At her studio in Harlem, Geer’s work table is blackened with charcoal, piled with stubs of pencils, charcoal in chunks, crumbling once-white pastels, bowls of used erasers.  Drawing has her primary medium for three decades. Though drawing is traditionally considered the preparation or practice for, say, painting, Geer harnesses the temporality and quickening of a sketch to make large, monochromatic work with stark emotional power. Her drawings have both expertise and moving roughness. In this first public, large-scale installation of her work, strange  bulbs, pale stems and wildly scribbled panels hum with possibility and raw, determined life.

After visiting Duck Creek on a bleak day this past winter, Geer started making work specifically for our barn. She has been drawing –and discarding  drawings– for this exhibition in alliance with our mission to honor the spirit of John Little and the majesty of the 20th Century barn that houses our main gallery.. To prepare for this endeavor, Geer drove out from the City with carloads of drawings and paper, on the week overcast with smoke from the Canadian fires. She measured, cut, tailored and re-sketched each work with respect for the historic structure of our barn walls. Her work matched the  rawness of  the space: the tangled lines, and lumpy things seem to grow, not entirely rationally, in the half light. 

Geer’s focus, surprisingly, is not so much on what we see, but on what we feel. She mixes acute observational drawing, snagging details from her surroundings, with an imagination driven, at times, by what she calls a “stomach-clenching fury.” “I stand in a darkening studio, in a city filling with smoke and heat, groping for something to say outside of language– not a replica of the place, or the details, or the news, or even an articulate explanation, but to extend the mute feeling of it.” While you see her very skillful draftsmanship, and versatile mark-making, it’s as if she is barrelling past that, to communicate some kind of stark aliveness. She is interested in the kind of seeing we do before we recognize something --not of a world of known, knowable, sure things-- but of forces in the periphery. Things she cannot explain. “The wildernesses I find just off the ground.” She writes. “We are all trying to learn how to live with what we have previously sown in one half light, of not knowing what we are doing, or not being able to see well enough through the haze. We have to learn how to live with the things that have grown tall since we first padded the seeds into soft soil.”

Geer draws, and uses drawing, to uncover the bare bones of making and being. “Not to find the skin of the visible world, but to find what lies, heaving, right beneath it.”

ABOUT THE ARTIST
Tara Geer (b.1970, Boston, MA) makes, teaches, and studies drawing. Her drawings are in the collections of the Morgan Museum, the Parrish Museum and the Harlem Children’s Art Fund. Her work with the 6-woman activist collective, Victory Garden, is in the Metropolitan Museum of Art, The New York Historical Society, The Beinecke Library at Yale University, and The Canadian Museum.

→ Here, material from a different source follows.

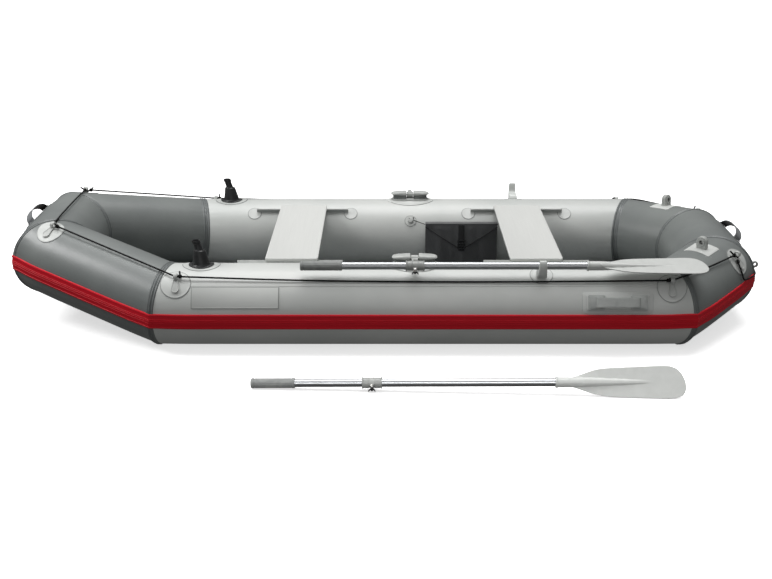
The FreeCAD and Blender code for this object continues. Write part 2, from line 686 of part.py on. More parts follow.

She’s had solo shows in LA and in NY, and exhibited at Guild Gallery, Jason McCoy, Tibor de Nagy, Glenn Horowitz Gallery, The National Arts Club, Steven Harvey, Aran Cravey, Flowers, the Four Seasons and Ace hotels --among others. There are 2 books about her work; Carrying Silence: The Drawings of Tara Geer; and New York Studio Conversations. Articles in Bomb, ArtNet & White Hot magazine. She has been teaching for 3 decades –to children with visual processing challenges, museum educators, blocked artists, doctors at Yale, poets at the Homeschool, and –since 2012– in the Art and Art Education program at Teachers College, Columbia University. She has a BA and MFA from Columbia University where she had a full teaching fellowship and graduated Magna Cum Laude, and Phi Beta Kappa. She has received the Louis Sudler Prize, the Joan Sovern prize, BlogHer Voice of the Year, and residencies at Denniston Hill and The MacDowell Colony. She lives and works in New York City.

To go in the dark with a light is to know the light. To know the dark, go dark. Go without sight, and find that the dark, too, blooms and sings, and is traveled by dark feet and dark wings.